We deny the protest.

B-310081; B-310275; B-310290; B-310370; B-310370.2; B-310371; B-310373; B-310467; B-310470, Poston Logging; Shasta Green, Inc; Sierra Cedar Products; Trinity River Lumber Company; Freres Lumber Co., Inc., November 13, 2007

Decision

Matter of: Poston Logging; Shasta Green, Inc; Sierra Cedar Products; Trinity River Lumber Company; Freres Lumber Co., Inc.

File: B-310081; B-310275; B-310290; B-310370; B-310370.2; B-310371; B-310373; B-310467; B-310470

Date: November 13, 2007

Brian W. Craver, Esq., for Poston Logging; Diane Franklin, Shasta Green, Inc.; Tony Sims, Sierra Cedar Products; Dee Sanders, Trinity River Lumber Company; and Robert Freres, Jr., Freres Lumber Co., Inc., the protesters.

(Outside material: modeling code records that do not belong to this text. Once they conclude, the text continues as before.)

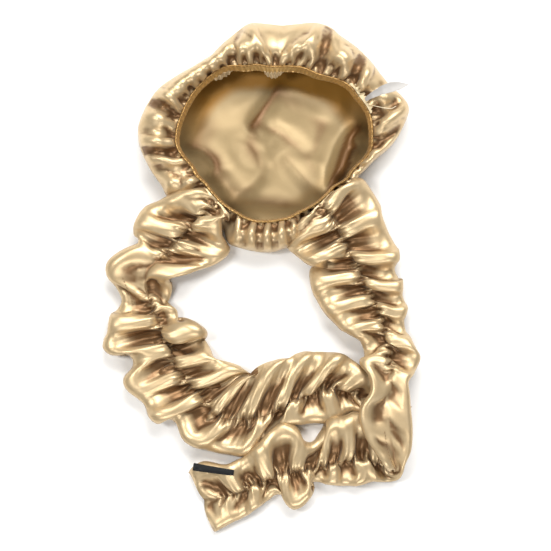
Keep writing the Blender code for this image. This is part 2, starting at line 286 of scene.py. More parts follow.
class Cloth:
    """A grid of satin, with open rows along it and closed columns round it. free is 1 where it can move,
    and still are the points of other cloth that it may come to lie on."""

    def __init__(self, start, free, still, bend_along, bend_round):
        self.all = np.concatenate([start.reshape(3, -1), still.T], 1).astype(real)
        self.at = self.all[:, :free.size].reshape(start.shape)
        self.before = self.at.copy()
        self.free = free.astype(real)
        self.all_free = np.concatenate([self.free.ravel(), np.zeros(len(still), real)])
        self.rows, self.columns = free.shape
        self.bend_along, self.bend_round = bend_along, bend_round

    def cut(self, along, around):
        """Sets each thread's length. along has a row less than the grid, around is as big as the grid."""
        along, around = along.astype(real), around.astype(real)
        middle_round = (around[:-1] + around[1:]) / 2
        middle_along = (along + np.roll(along, -1, 1)) / 2
        self.slant = np.sqrt(middle_along ** 2 + middle_round ** 2)
        way = np.concatenate([np.zeros((1, self.columns), real), np.cumsum(along, 0)])
        self.along = {}
        for m in {1} | {m for m, _ in self.bend_along}:
            self.along[m] = np.zeros((self.rows, self.columns), real)
            self.along[m][:self.rows - m] = way[m:] - way[:-m]
        steps = {1} | {m for m, _ in self.bend_round}
        self.around = {m: sum(np.roll(around, -j, 1) for j in range(m)) for m in steps}

    def threads_along(self, m, share, only_push=False):
        at, free, rest = self.at, self.free, self.along[m]
        for o in (0, m):
            n = (self.rows - o) // (2 * m)
            e = o + n * 2 * m
            x = at[:, o:e].reshape(3, n, 2 * m, -1)
            w = free[o:e].reshape(n, 2 * m, -1)
            r = rest[o:e].reshape(n, 2 * m, -1)
            pull(x[:, :, :m], x[:, :, m:], w[:, :m], w[:, m:], r[:, :m], share, only_push)
            f = self.rows - m
            if f > e:
                pull(at[:, e:f], at[:, e + m:], free[e:f], free[e + m:], rest[e:f], share, only_push)

    def threads_round(self, m, share, only_push=False):
        at, free, rest, e = self.at, self.free, self.around[m], self.columns - m
        for o, f in ((0, self.columns), (m, e)):
            x = at[:, :, o:f].reshape(3, self.rows, -1, 2 * m)
            w = free[:, o:f].reshape(self.rows, -1, 2 * m)
            r = rest[:, o:f].reshape(self.rows, -1, 2 * m)
            pull(x[..., :m], x[..., m:], w[..., :m], w[..., m:], r[..., :m], share, only_push)
        pull(at[:, :, e:], at[:, :, :m], free[:, e:], free[:, :m], rest[:, e:], share, only_push)

    def threads_slant(self, share):
        for o in (0, 1):
            e = o + 2 * ((self.rows - o) // 2)
            a, b = self.at[:, o:e:2], self.at[:, o + 1:e:2]
            wa, wb = self.free[o:e:2], self.free[o + 1:e:2]
            r = self.slant[o:e:2]
            for p, q, wp, wq in ((a, b, wa, wb), (b, a, wb, wa)):
                pull(p[:, :, :-1], q[:, :, 1:], wp[:, :-1], wq[:, 1:], r[:, :-1], share)
                pull(p[:, :, -1:], q[:, :, :1], wp[:, -1:], wq[:, :1], r[:, -1:], share)

    def relax(self, slant):
        for m, share in self.bend_along:
            self.threads_along(m, share, True)
        for m, share in self.bend_round:
            self.threads_round(m, share, True)
        self.threads_slant(slant)
        self.threads_round(1, 1.0)
        self.threads_along(1, 1.0)


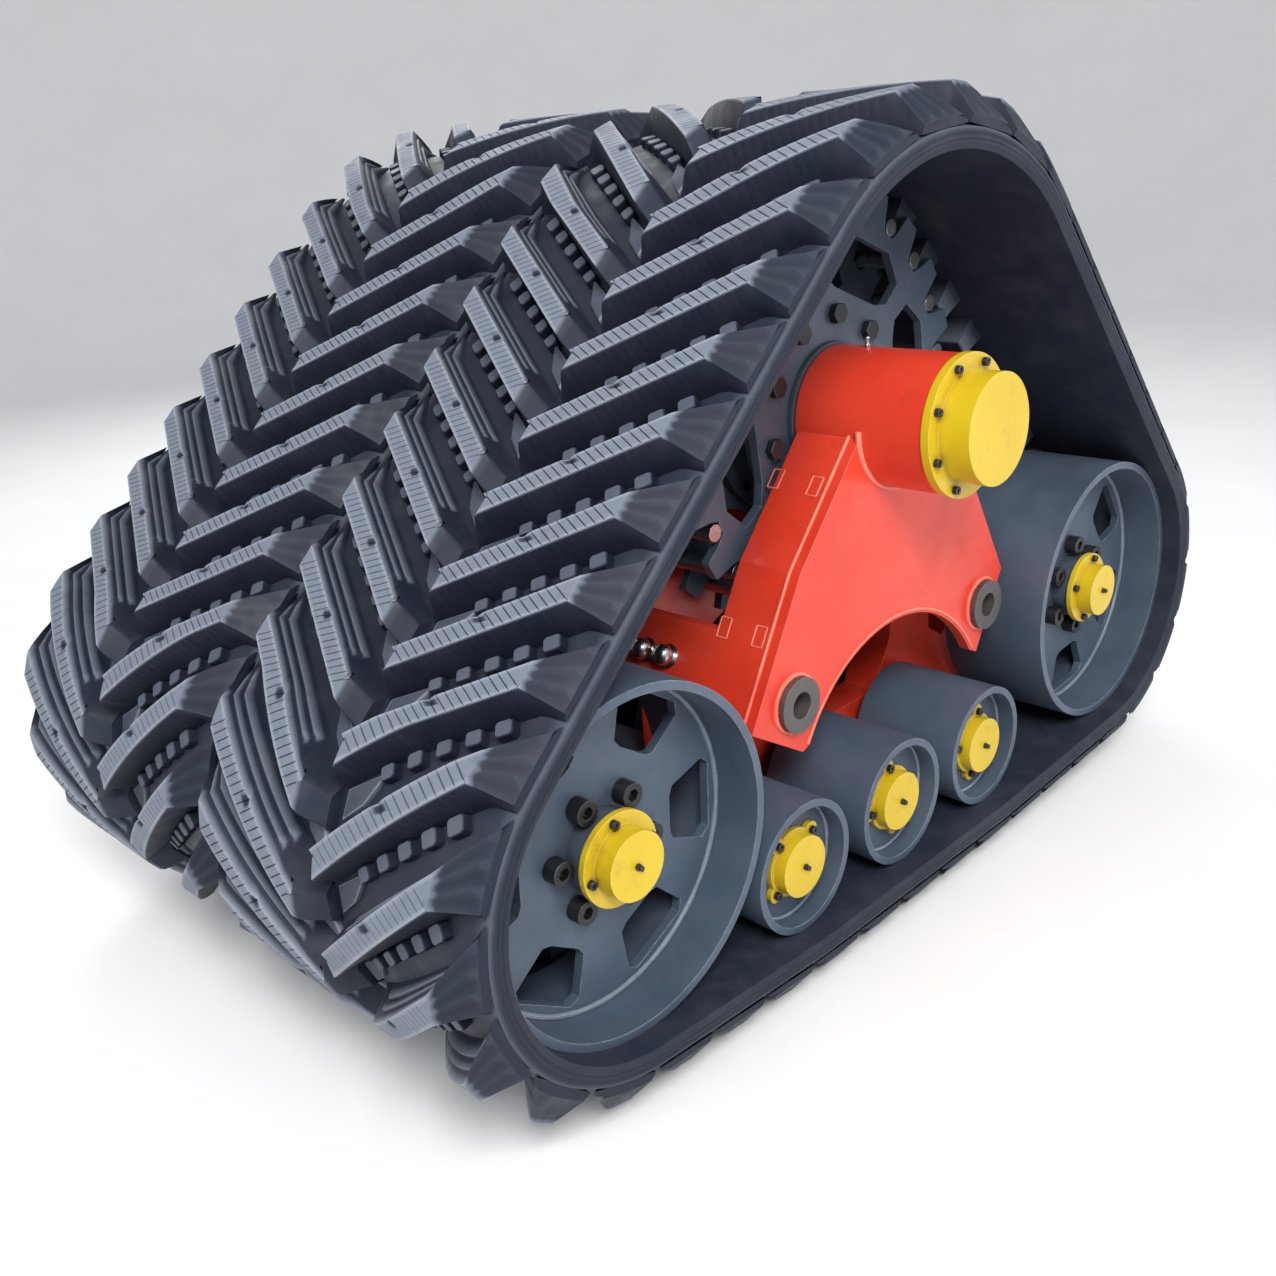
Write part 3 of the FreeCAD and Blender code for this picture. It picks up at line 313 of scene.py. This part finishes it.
class Moulding:
    """Points, faces and tones of one moulded mesh."""

    def __init__(self):
        """An empty mesh."""
        self.points = []
        self.faces = []
        self.tones = []

    def add(self, point, tone):
        """One point; returns its number."""
        self.points.append(point)
        self.tones.append(tone)
        return len(self.points) - 1

    def strips(self, rows, closed_across=False):
        """Quads between rows of point numbers."""
        for a, b in zip(rows, rows[1:]):
            count = len(a)
            for n in range(count if closed_across else count - 1):
                m = (n + 1) % count
                self.faces.append((a[n], a[m], b[m], b[n]))

    def cap(self, row, flip=False):
        """One face over a whole row."""
        self.faces.append(tuple(reversed(row)) if flip else tuple(row))

    def piece(self, name, mirror=False):
        """Mesh object, mirrored across Y if asked."""
        sign = -1 if mirror else 1
        points = [(x, sign * y, z) for x, y, z in self.points]
        faces = [tuple(reversed(face)) for face in self.faces] if mirror else self.faces
        mesh = bpy.data.meshes.new(name)
        mesh.from_pydata(points, [], faces)
        tones = mesh.attributes.new("tone", "FLOAT", "POINT")
        tones.data.foreach_set("value", self.tones)
        mesh.shade_smooth()
        mesh.set_sharp_from_angle(angle=math.radians(32))
        made = bpy.data.objects.new(name, mesh)
        bpy.context.scene.collection.objects.link(made)
        return made


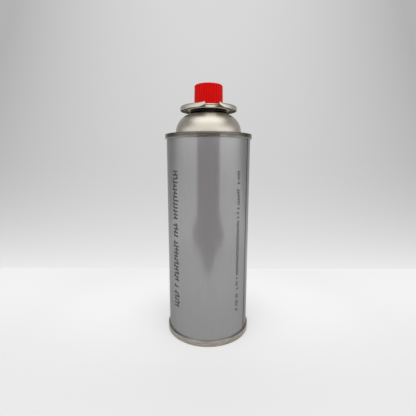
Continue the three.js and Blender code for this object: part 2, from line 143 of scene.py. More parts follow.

Lori Polin Jones, United States Department of Agriculture, and Kenneth Dodds, Esq., Small Business Administration, for the agencies.

Sharon L. Larkin, Esq., and James A. Spangenberg., Esq., Office of the General Counsel, GAO, participated in the preparation of the decision.

DIGEST

Forest Service was not required by any law or regulation to consider resale limitations applicable to small business timber purchasers under small business set'asides in preparing the appraisals for those sales; the clear purpose of the appraisal requirements in the National Forest Management Act, 16 U.S.C. sect. 472a(a) (2000), is to ensure that the public receives fair value from the sale of timber and does not require a separate or different appraisal method for small business set-aside timber sales in order to encourage small business sales.

DECISION

Poston Logging, Shasta Green, Inc., Sierra Cedar Products, Trinity River Lumber Company, and Freres Lumber Co., Inc., protest the terms of eight Forest Service timber sales, all set aside for small businesses, under sale Nos.54344, 53612, 54345, 30406, 30408, 20185, 07004, and 00082. The protesters contend that the agency included erroneous timber values in the sale prospectuses in violation of statute, regulation, and policy.[1]

We deny the protest.

The Forest Service, in conjunction with the Small Business Administration (SBA), has established the Timber Sale Set-Aside Program in order to ensure that small business timber purchasers have an opportunity to purchase a –fair portion of the sale of timber from the National Forests.— 55 Fed. Reg.30485, 30486 (1990). The Timber Sale Set-Aside Program is conducted in accordance with published policies and procedures set forth in the Forest Service Handbook (FSH), see FSH 2409.18, ch. 90,[2] and includes a requirement that small business purchasers under a set-aside sale cannot –deliver more than 30 percent of advertised sawtimber volume (30% Rule) to processing facilities that are other than small business.—[3] Id. sect. 92.51.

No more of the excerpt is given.